I remember that day, two years ago, when I arrived at Torres del Paine for the first time. It was the same exact place where I live now – village Rio Serrano. I went horse riding with a gaucho and we enjoyed incredible views of the mountain range. Torres del Paine instantly stole my heart.
After a couple of months my life changed 180 degrees. I quit my job in TV, broke up with my boyfriend, lost everything and started to live in a village and work at a place called Rio Serrano Hotel. My job was as the resident filmmaker and engagement manager. I have never looked back since!
Remarkable Energy of Patagonia
Patagonia is such a wild place where people still depend on nature. From the rugged mountain peaks, to the powerful rivers, shimmering glaciers and crazy wind – this region of South America packs a massive punch.
It’s an amazing place to see wildlife too – with the epic landscapes in the background. I find it hard to describe the energy of Patagonia. For me, the incredible nature, culture and traditions mean this land has no limits.
I live in a village by Serrano River. This place gives me a sense of peace where I can go horse riding overlooking the river and Paine Massif, and enter the forest which is like “Lord of the Rings” with moss covered trees!
At Torres del Paine, each viewpoint has something special to offer. One of my favourite places that I love to visit to take photos or just enjoy the view is Mirador Cuernos. On the way, you will see the Salto Grande waterfall which marks the point where the Nordenskjold Lake meets the Paine River.
Then you will have an incredible landscape overlooking the towering cliffs where you can look at the texture of the Cuernos. The snow-capped peaks and glaciers of Cerro Paine Grande will also be in view. Walking along the path, a series of burnt trees from the fire in 2012 (a sad sight) gives off an incredible mysticism and composition for photographers.
Another couple of amazing spots are Mirador Nordenskjold and Laguna Azul with stunning views of the towers. I love the energy of these places in Patagonia. The breathtaking views in combination with the gauchos and pumas (see them if you are lucky) make for a remarkable image.
If you are about to walk the W Trek (including the Grey Glacier, French Valley and Tower Base), well you will be amazed by the awe-inspiring views of the mountains, deep blue glaciers and hauntingly beautiful forests.

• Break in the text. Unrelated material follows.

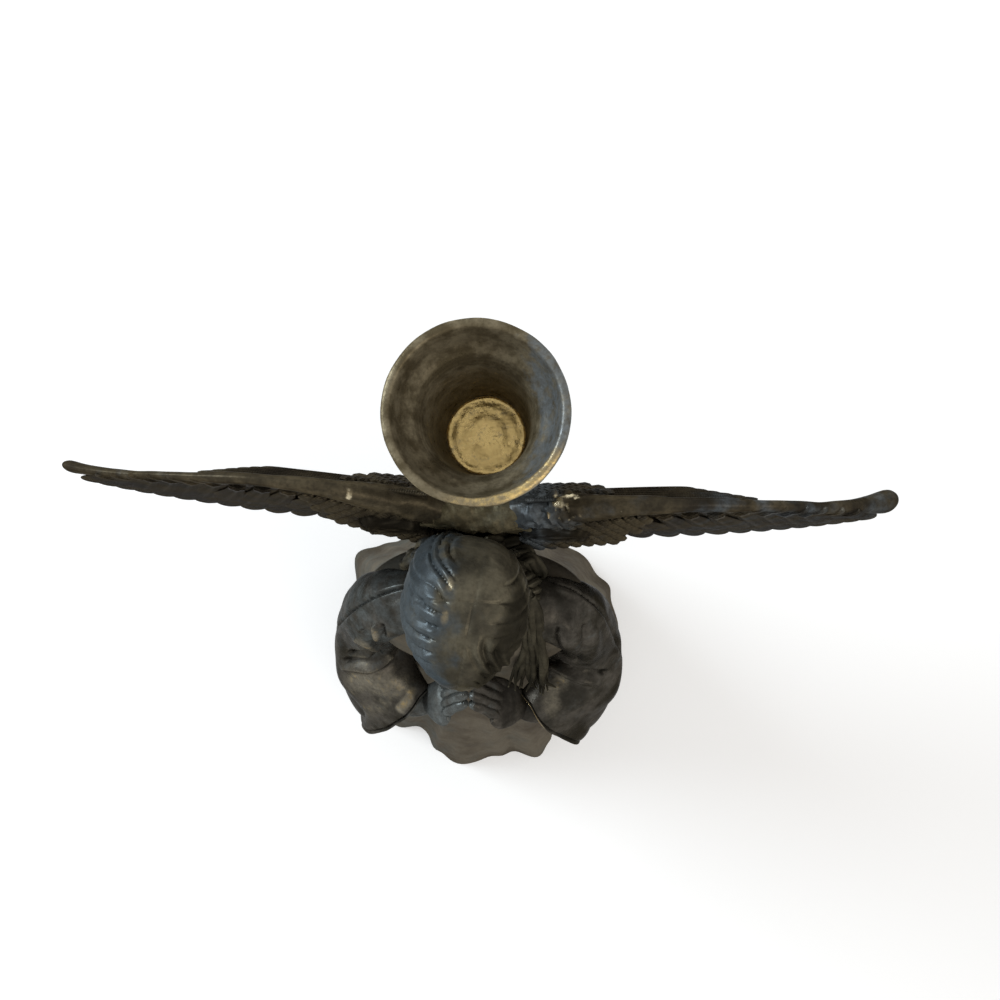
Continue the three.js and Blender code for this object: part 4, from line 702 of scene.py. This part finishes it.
hand_metal = patina("dark_satin_patina", (0.07, 0.064, 0.055), (0.14, 0.128, 0.11), (0.24, 0.22, 0.185),
                    tarnish_and_sheen=(0.155, 0.172, 0.17), rough=0.34, wear=(2.2, 4.5), grime_and_shade_range=(0.2, 1.0), pits=0.08,
                    patch_size=10)
cuff = forearm(1.0)
wrist = cuff + (-5.5, 1.0, 1)
knuckles = np.array([8.6, wrist[1] - 0.1, wrist[2] + 7.4])
palm_path = [forearm(0.5), forearm(0.78), cuff, wrist, wrist + (knuckles - wrist) * 0.6, knuckles,
             knuckles + (-1.5, 0.5, 2)]
palm_thin, palm_broad = [3.4, 3.6, 4.0, 3.6, 3.1, 2.4, 1.4], [3.6, 3.8, 4.4, 4.6, 6.6, 7.2, 6]
hand_sheets = [(bar(palm_path, palm_thin, palm_broad, columns=24, rows=45, towards=back_to_front), 0, 0)]
for number, shorter in enumerate(finger_shorter):
    back = (1.5 - number) * finger_pitch
    root = knuckles + (0.2, back, -1)
    tip = np.array([0.75, knuckles[1] + back * 0.94 + 4.6, wrist[2] + 19 - shorter])
    path = [root, root + (tip - root) * 0.33 + (0.7, 0, 0.5), root + (tip - root) * 0.66 + (0.6, 0, 0.4),
            root + (tip - root) * 0.93, tip]
    size = [finger_radius * taper for taper in finger_taper]
    finger = bar(path, size, size, columns=14, rows=30, towards=back_to_front)
    rings = np.linspace(0, 1, finger.shape[0])[:, None]
    joints = 0.16 * (bell(rings - 0.3, 0.07) + bell(rings - 0.62, 0.06)) - 0.1 * bell(rings - 0.46, 0.1)
    hand_sheets.append((swell(finger, joints + 0 * finger[..., 0]), 0, 0))
root = np.array([knuckles[0] + 1.5, knuckles[1] + 2 * finger_pitch - 1, wrist[2] + 3.5])
tip = np.array([1.6, knuckles[1] + 2 * finger_pitch + 1.2, wrist[2] + 13.2])
thumb_path = [root, root + (tip - root) * 0.45 + (0.8, 0.6, 0), root + (tip - root) * 0.9, tip]
thumb_radius = [2.3, 2.2, 1.8, 0.8]
thumb = bar(thumb_path, thumb_radius, thumb_radius, columns=14, rows=25, towards=back_to_front)
hand_sheets.append((thumb, 0, 0))
for side, name in sides:
    sheets = []
    for grid, line, shine in hand_sheets:
        grid = grid.copy()
        shade = -0.8 * (side > 0) * smooth(grid[..., 0], 6, 10)
        grid[..., 0] = np.maximum(grid[..., 0], 0.04) * side - 1.5 * smooth(grid[..., 2], 152, 166)
        sheets.append((grid, line, shine + shade))
    # Bluer on the right hand: blue-grey tarnish, and painted reflection of the bluish window light.
    casting(f"{name}_praying_hand", sheets, hand_metal, [f"{name}_hand"], unit=0.25,
            tarnish_and_sheen=lambda at: 0.3 + 0.6 * smooth(-at[:, 0], -1, 1))

# Wings.
# Each wing is one casting: a smooth tapered arm, sixteen flight feathers fanned from it, rows of coverts on
# both faces, long feathers laid along the back of the arm, and small scales where it swells at the root over
# the bracket's lug.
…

Best Hikes of Torres del Paine
These hikes take days to complete and can be difficult for even the most experienced hikers. It’s also important to know that these hikes are available to trek from November to March. On the other hand, there are many day hikes which might suit the more casual adventurer.
Distances of the day hikes can vary between 5- 20 kilometers. My favourite one is (once again) Mirador Cuernos. Also, Condor Viewpoint and Ferrier Lookout are definitely worth doing as well. Lastly, hiking to the Grey Glacier is a fantastic experience which takes you west of the Cordillera del Paine.
A Culture Immersed in Nature
There is something special about the culture that has me attracted to Patagonia. It stands for simplicity and honesty. To observe gauchos working with horses and how they tame these majestic animals with such passion is amazing. They live in a peaceful accordance with nature.
Their skin is scarred and burnt by the rough Patagonian wind and sun. Locals will invite you to share “mate” and will tell you all sorts of fascinating stories. These moments are so pure, real and honest. It’s like the time has stopped. This is something that I feel and what inspired me to live here.
Meat-Based Diet of Southern Chile
The main dish of Southern Chile is meat, especially “Cordero al Palo”. This name refers to how Patagonians traditionally cook lamb. To prepare this meal, the chef will stretch an entire lamb across an iron cross and cook it over an open fire. The whole cooking process takes about five or six hours.
But the result is the juiciest, most delicious meat in the world! On the other hand, “Centolla” is a type of crab dish very common in the region. It’s highly valued because in other parts of the country the crab is expensive.
In terms of restaurants, I recommend the meat restaurant El Asador Patagonico, the bar where you can find a variety of platters and drinks El Puesto, a seafood restaurant called Santolla and La Guanaca Pizzeria. All of them are located in Puerto Natures – 80km from Torres del Paine.
Where to Stay in Torres del Paine
There are many amazing places to stay in Torres del Paine – all of which depend on your budget and preferences. If you are looking for a sustainable and comfortable place I recommend EcoCamp. It’s located close to the beginning of the famous trail to the base of the towers.
Exploring Patagonia with my Horse
A favourite memory of mine was when I took an adventure with my horse Inocente. Last year I bought a horse! I never thought I would do something like this. Anyway, I was alone with Inocente and spent five days on the road from a ranch where I bought him all the way to Torres del Paine.
It was an incredible journey and I felt like I was in a movie. A real experience of being alone in the wild completely off the grid with no reception, sleeping under trees, passing through old ranches and talking to locals. It was quite risky because of the climate and pumas in the area.
But I had good luck along the journey. This extraordinary experience gave me further inspiration to explore Southern Chile well off the beaten path.
Need to Know Before you Go
- Prepare yourself for any kind of weather – the climate changes without warning and it doesn’t matter if you come here in summer or winter.
- Plan your trip at least six months in advance to ensure that you can book spaces in campsites, ecocamps, hotels, lodges, etc.
- If you are a photographer or filmmaker, I definitely recommend renting a car so you can explore freely by yourself. This will be a more comfortable way of managing your time and carrying your gear. When you find a great spot you can stay there longer to take your shots.
- The best time to visit is during the shoulder season – from September to November and March to April. In Autumn, the steppe turns into many shades of golden yellow and the forests glow in shades of orange and red. This is amazing for photographers and filmmakers. Also, there will be less people in the park during these months.
Thanks for reading and I hope you enjoy your time in Torres del Paine!